In terms of economic sanctions, it's kind of a 'modern' development in that the balance of power has historically manifested with hard power. It's the soft power that has evolved to become the primary response to nationstate belligerence. For a host of reasons, but mainly because it's easy to commit to rather than the alternative.

I don't see the drone wars as the logical evolution but be in no doubt, we are living in age of information warfare and it is happening world wide by all the superpowers, right now.



Purple said:


> Yea, but Crimea is part of Russia and they were entitled to take it back.



Just wow! That is certainly a contrarian view. I am genuinely interested in your justification for this?

I hope the Brits can't use your logic!



odyssey06 said:


> I don't know if expanding NATO into the Baltic States was a wise move (for many reasons).
> Including Poland makes a certain amount more sense militarily and historically.
> 
> Putin took power on the back of the brutal campaign in Chechnya.
> ...



In terms of the OPs original point about decentralisation; before the digital age, isn't the emergence of NATO a logical evolution of the decentralisation of power and military resources between smaller nation states trying to prosper in the shadow of a belligerent. I mean, what is decentralisation but an attempt to make more efficient use of resources, economic or otherwise. But magnitude trumps efficiency, most of the time, particularly in terms of hard power. Whatever about the merits of the actions of NATO, it is not equivalent to Russian empire building. I don't think tolerating 'Ukraine type situations' is acceptable. Ukraine today Estonia tomorrow.


----------



## TheBigShort (27 Jan 2018)

Itchy said:


> Interesting perspective on almost exclusively economic innovations having geopolitical implications and potentially forcing a change to how diplomacy is conducted. I don't think the relevance of the nation state will be insignificant in our lifetimes, however.



I agree. I may have given the impression of the end of nation states in my OP which was not intended. Instead I was alluding to greater individual autonomy, or more, the age of consent.
The principle of consent is prevalent already in many respects, but it is underpinned by State parameters - I think that those State parameters are under threat.
Going back to the article which focuses on the financial sector, whats interesting is that with all the noise about bitcoin (its value, its worthlessness etc) the author points to other alternative technological innovations and models in the way business transactions may be conducted.
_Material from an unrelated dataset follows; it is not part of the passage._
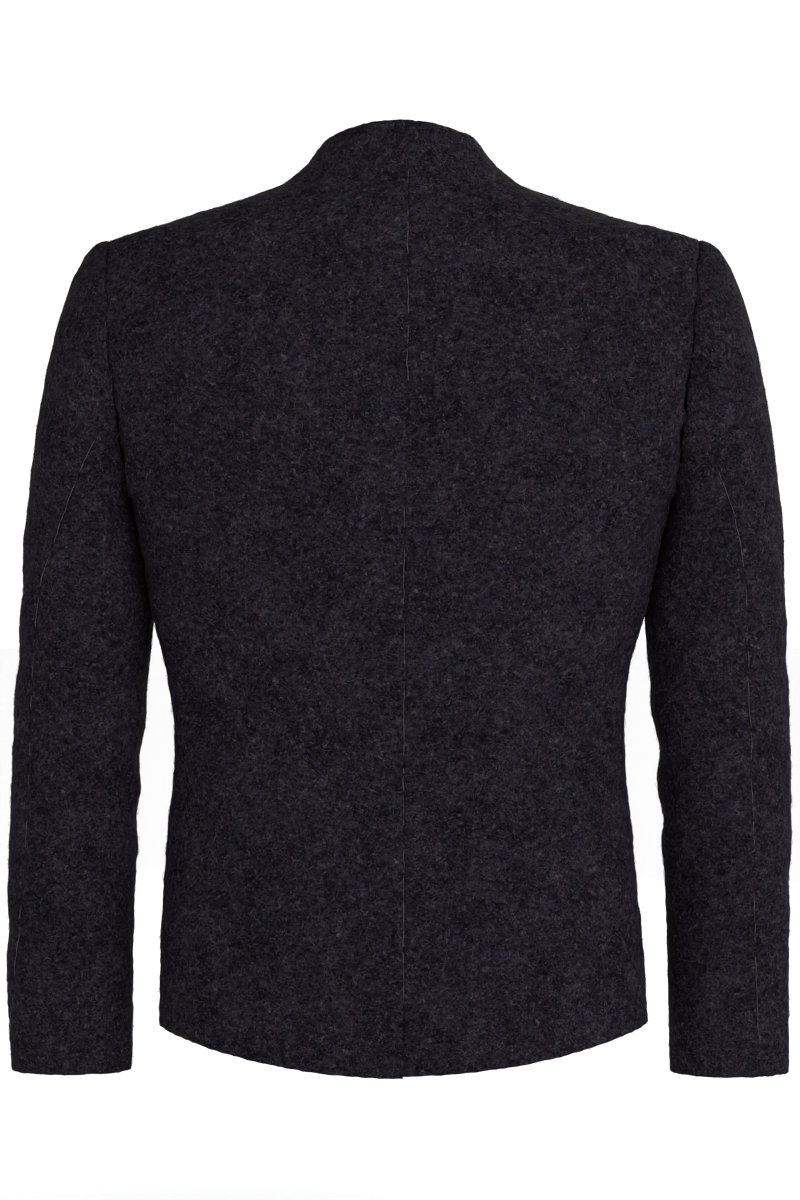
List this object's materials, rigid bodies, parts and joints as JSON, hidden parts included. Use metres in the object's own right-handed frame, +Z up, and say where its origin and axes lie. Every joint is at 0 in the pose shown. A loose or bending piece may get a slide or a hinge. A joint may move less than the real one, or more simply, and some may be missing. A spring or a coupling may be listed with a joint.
{
  "type": "tyrolean loden jacket",
  "caption": "Short boiled wool jacket with a standing collar cut in one, two-piece set-in sleeves, a centre back seam and a buttoned lapped front, hollow as worn.",
  "frame": {"origin": "nape, at the inside of the centre back seam where the standing collar starts", "axes": "+Z up, front of the jacket faces -Y, the wearer's left is +X"},
  "size_m": [0.6222, 0.2659, 0.7483],
  "materials": {
    "boiled_wool_loden": "dark charcoal melange boiled wool, matt and slightly fuzzy, raw edged",
    "horn_button": "dark brown polished horn"
  },
  "bodies": {
    "root": {"back_left": "boiled_wool_loden", "back_right": "boiled_wool_loden", "front_left": "boiled_wool_loden", "front_right": "boiled_wool_loden", "upper_sleeve_left": "boiled_wool_loden", "under_sleeve_left": "boiled_wool_loden", "upper_sleeve_right": "boiled_wool_loden", "under_sleeve_right": "boiled_wool_loden", "button_1": "horn_button", "button_2": "horn_button", "button_3": "horn_button", "button_4": "horn_button", "button_5": "horn_button"}
  },
  "joints": []
}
This may impact adversely on the parameters in the US Dollar positions itself as the worlds reserve currency.

Closer to home, the repeal the eight campaign, and subsequent recommendation to allow unrestricted abortion up to 12 weeks is also in many respects a consequence of technological innovation.
Listening to one of the committee members explain the decision (im not taking a position here either way btw), she said, abortion XXXXXXXXXXXXXXXXXXXX were available on the internet - we may as well face the reality of what is occuring here, and occurring when pregnant women take a flight to England.
It crossed my mind, what else is occuring here that perhaps we should face the reality of? Cocaine, heroin?
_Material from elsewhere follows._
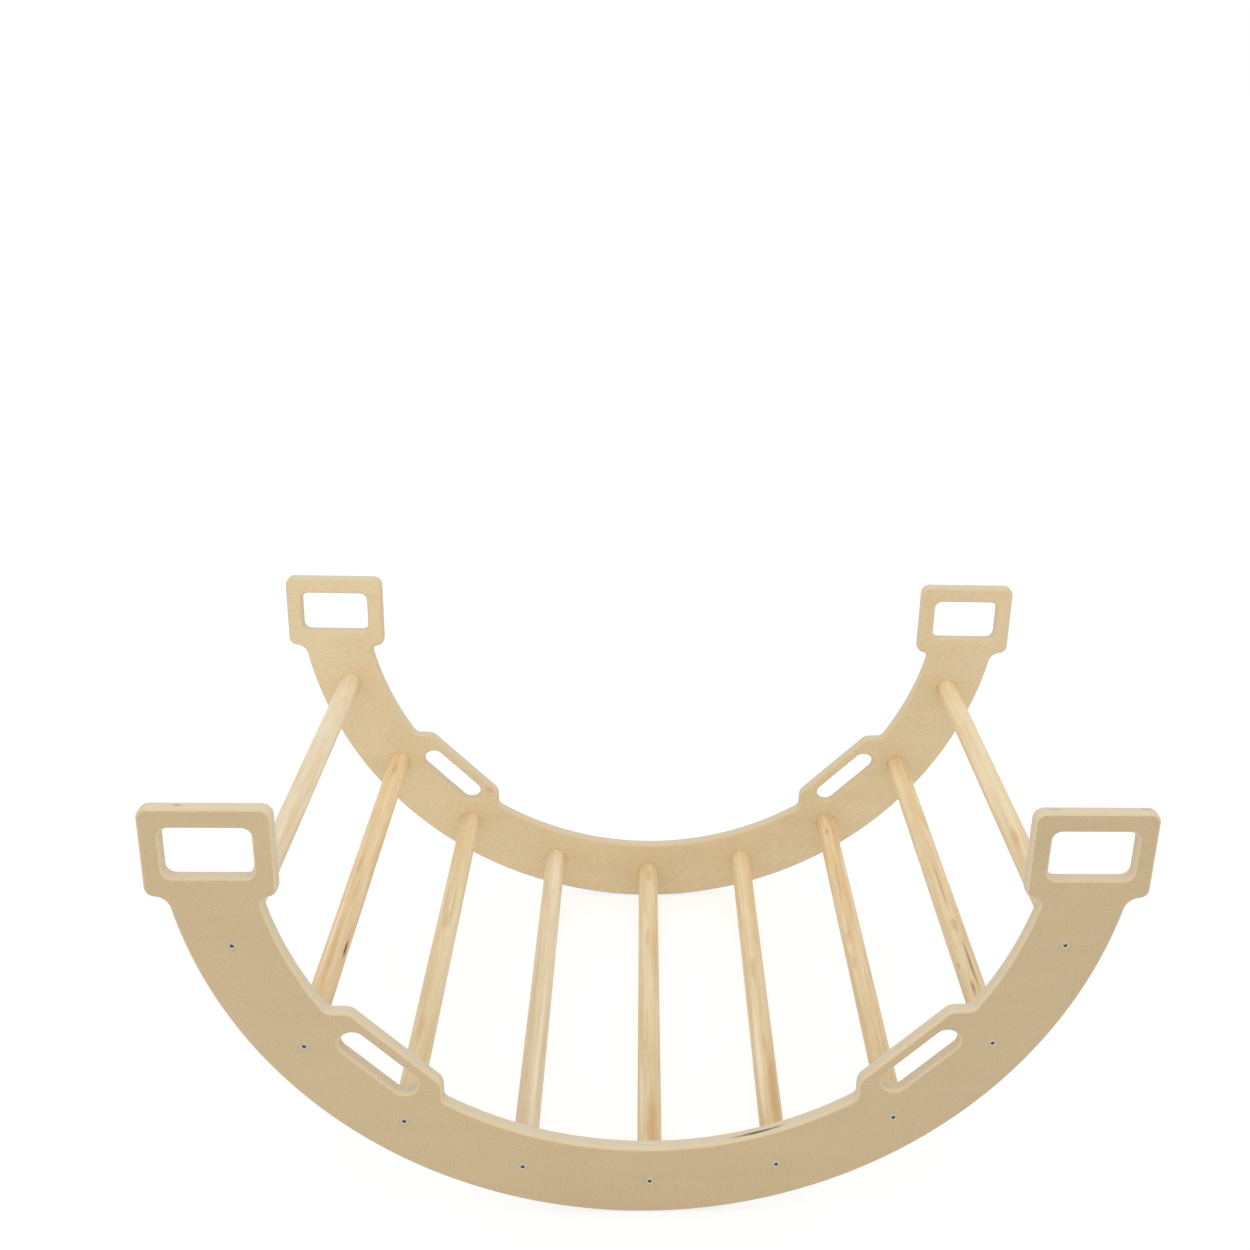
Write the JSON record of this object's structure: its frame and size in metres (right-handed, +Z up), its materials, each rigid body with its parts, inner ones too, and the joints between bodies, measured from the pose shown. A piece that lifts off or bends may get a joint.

To finish, as mentioned above, the information age, nano technology, digitalistion, etc...etc...would appear to be upon us. So much can be calculated, determined, resolved, applied, distributed etc that it makes you wonder what need will there be for over-arching assemblies of politicians to determine, at an individual level, what any of us can and cannot do?


----------



## Purple (29 Jan 2018)

Itchy said:


> Just wow! That is certainly a contrarian view. I am genuinely interested in your justification for this?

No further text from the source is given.